Now in this case the facts are unusual. We have stated them somewhat fully, and we believe fairly. They show the intersection of a railway by a public road, environed by conditions which presented at least slight difficulties to the traveler, who was required in the exercise of ordinary care to in some degree divide his attention among those difficulties and the more serious and imminent danger of approaching trains. In other words, he was passing through a situation requiring the use of discretion on his part. It was not a case where the traveler was confronted with no other danger or difficulty than that of an approaching train, in which case only is a court permitted to assume from undisputed physical facts that, because he deliberately walked into the single and obvious danger, the traveler is guilty of contributory negligence as a matter of law.

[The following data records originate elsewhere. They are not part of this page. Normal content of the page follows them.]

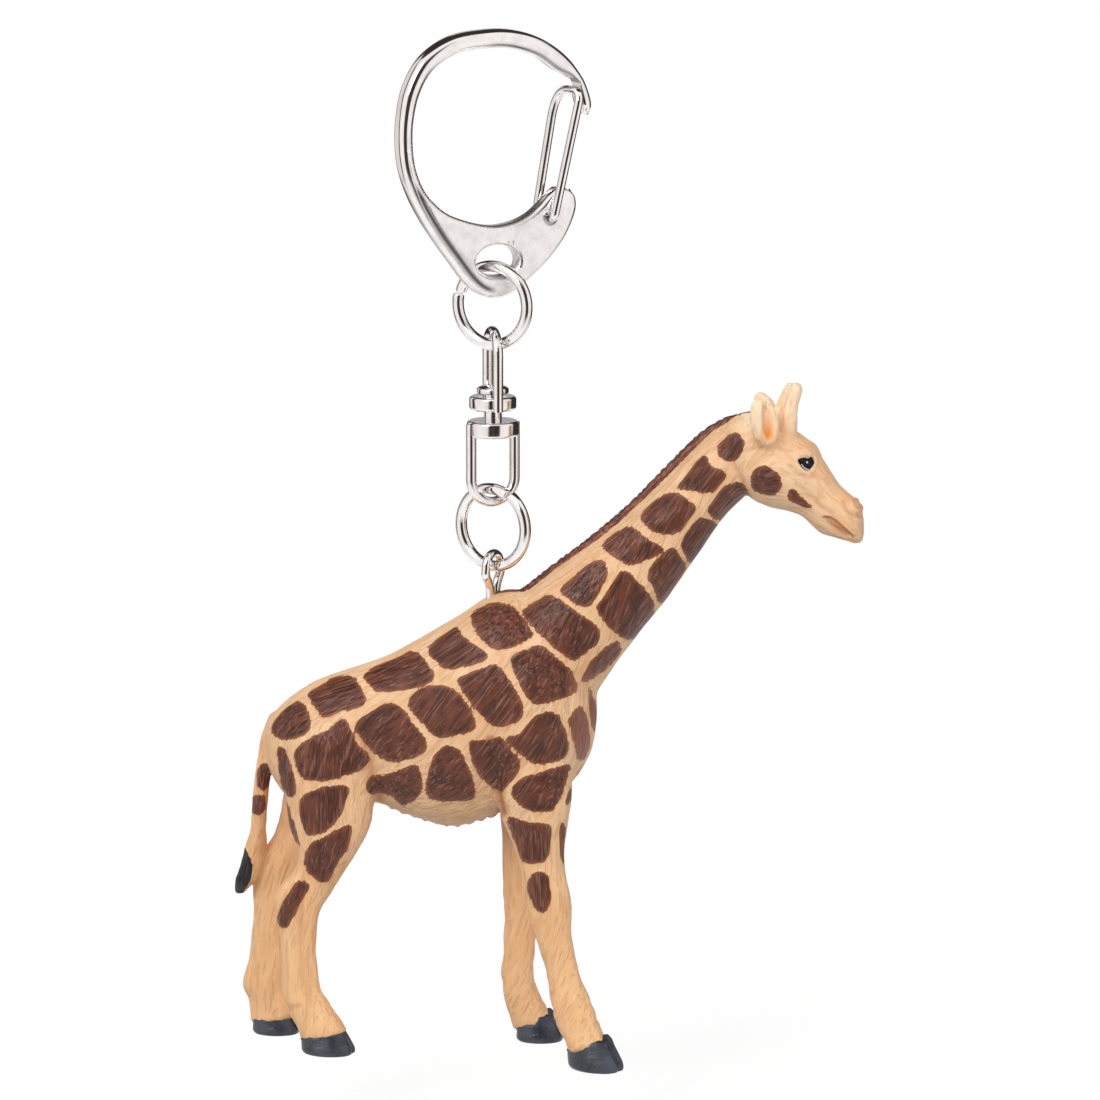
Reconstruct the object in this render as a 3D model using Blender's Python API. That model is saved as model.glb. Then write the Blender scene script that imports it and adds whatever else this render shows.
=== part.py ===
"""Giraffe key ring: a moulded giraffe figure on a swivel chain, hung from a die-cast snap hook.

Lengths are in metres. +X is the way the giraffe faces, +Y is its left side and +Z is up.
The origin is the inside top of the hook's bow, where the key ring hangs.
"""

import math

import bmesh
import bpy
import numpy as np
from mathutils import Matrix, Vector

# Gaps between pieces
RUN_GAP = 0.0003
SEAT_GAP = 0.00015
CUT_OVERRUN = 0.002

# Snap hook, a die casting
HOOK_HEIGHT = 0.0330
HOOK_WIDTH = 0.0258
HOOK_THICKNESS = 0.0028
PLATE_THICKNESS = 0.0025
PLATE_EDGE = 0.00045
BOW_TOP_WIDTH = 0.0024
HOLE_WIDTH = 0.0062
HOLE_HEIGHT = 0.0041
HOLE_EDGE = 0.0005
WEB_HEIGHT = 0.0025
HOOK_YAW = math.radians(36)

# Gate, a loop of spring wire
GATE_WIRE = 0.0011
GATE_HOLE = 0.0020
GATE_END_DEPTH = 0.0009
GATE_CORNER = 0.0009
GATE_TOP_CORNER = 0.0021
NOTCH_RADIUS = 0.00135

# Jump rings
RING_OUTER = 0.01125
RING_WIRE = 0.00145
RING_SPLIT = 0.0003
RING_STEP = 0.0004
UPPER_RING_YAW = math.radians(-20)
LOWER_RING_YAW = math.radians(-26)

# Swivel
YOKE_HEIGHT = 0.01075
YOKE_SPACING = 0.0060
YOKE_WIRE = 0.0013
DISC_DIAMETER = 0.0059
LOWER_DISC_DIAMETER = 0.0065
DISC_HEIGHT = 0.0020
DISC_EDGE = 0.0004
DISC_SPACING = 0.0011
LOWER_YOKE_HEIGHT = 0.0110
PIN_DIAMETER = 0.00225
RIVET_HEAD = 0.0040
RIVET_DOME = 0.0015
UPPER_YOKE_YAW = math.radians(-67)
LOWER_YOKE_YAW = math.radians(36)

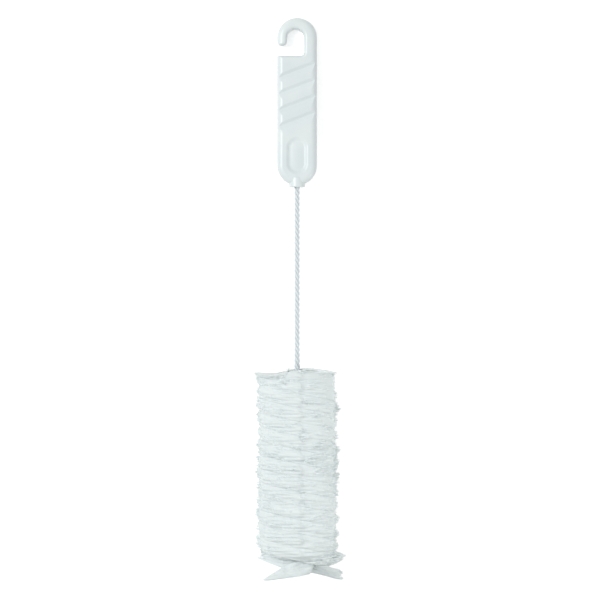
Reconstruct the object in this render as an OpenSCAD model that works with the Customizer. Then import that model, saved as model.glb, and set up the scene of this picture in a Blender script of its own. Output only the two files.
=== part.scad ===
// Twisted-wire bottle brush with a moulded hook handle, lying at rest on a flat surface.
//
// All sizes are in millimetres. The brush is drawn straight first: its axis is the Y axis, the top
// of the hook is at y = 0, the bristles are towards -Y and the front of the handle faces +Z.
// "Depth" below is the distance down the brush from the top of the hook. lay_down() then leans
// the brush until the hook and the lowest bristles touch the floor together.

/* [Handle] */
// Length of the grip, from the top of the hook to its round foot
handle_len = 119; // [100:1:160]
// Width of the grip
handle_w = 28.4; // [24:0.2:36]
// Thickness of the grip
handle_t = 10.4; // [9:0.2:13]
// Rounding of the outer edges
edge_r = 4.5; // [3:0.1:4.8]

/* [Hook] */
// Inner diameter of the eye
eye_d = 12.1; // [10:0.1:15]
// Sideways shift of the eye, which thins the hook towards its tip
eye_shift = 1; // [0:0.1:1.5]
// Depth of the shoulder, where the opening ends and the grip begins
shoulder = 27.2; // [25:0.1:34]
// Gap between the tip of the hook and the shoulder
mouth = 7.2; // [5:0.1:9]
// Radius of the inner corner between the hook and the shoulder
corner_r = 2.8; // [1:0.1:4]
// Rounding of the edges round the opening
eye_edge_r = 2.4; // [1.5:0.1:2.4]

/* [Grip ribs] */
// Number of diagonal grooves on each face
grooves = 4; // [2:1:5]
// Depth of the first groove's valley on the centre line
first_groove = 37.6; // [34:0.1:40]
// Spacing of the grooves down the grip
groove_pitch = 11.6; // [10:0.1:13]
// Slant of the grooves
groove_angle = 21; // [0:1:30]
// How far a valley lies below the face
groove_depth = 1.2; // [0.6:0.1:1.6]
// Width of the steep upper wall of a groove
groove_wall = 2.1; // [0.8:0.1:2.5]
// Width of the arched rib face that climbs out of a groove
groove_ramp = 6; // [4:0.1:7]

/* [Thumb panel] */
// Length of the sunk oval panel
panel_len = 27.4; // [20:0.2:30]
// Width of the sunk oval panel
panel_w = 16.2; // [13:0.2:18]
// Distance from the foot of the grip to the middle of the panel
panel_foot = 20.9; // [20:0.1:26]
// How far the panel is sunk
panel_sink = 1.2; // [0.6:0.1:1.5]
// Width of the panel's curved wall
panel_wall = 3.2; // [1:0.1:4]
// Width of the flat moat round the pillow
moat_w = 0.4; // [0.2:0.1:1.5]
// Rise of the pillow in the middle of the panel
pillow_rise = 0.4; // [0.2:0.1:1]

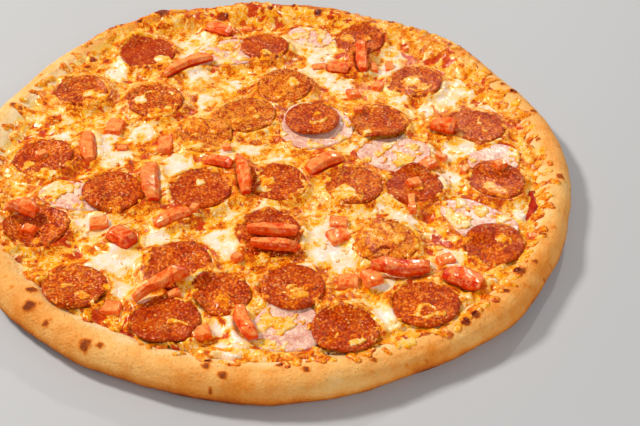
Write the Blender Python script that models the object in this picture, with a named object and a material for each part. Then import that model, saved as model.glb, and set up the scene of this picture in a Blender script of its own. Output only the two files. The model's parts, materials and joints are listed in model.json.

Whether or not the deceased wisely exercised his discretion in the situation through which he was obliged to pass is not a question for decision here. Whether he properly divided his attention among the several objects of danger, or accurately gauged those dangers, or looked down the track at the precise psychological moment — if indeed a psychological moment was ever available to him, in view of the terrific speed of the train — these questions are not now in the case. It is sufficient for this court to determine that the peculiar facts of the case called for the use of some degree of discretion by the traveler, and, when that is determined, the decision relates back to the finding of the jury, which, being supported by the testimony, must not be disturbed.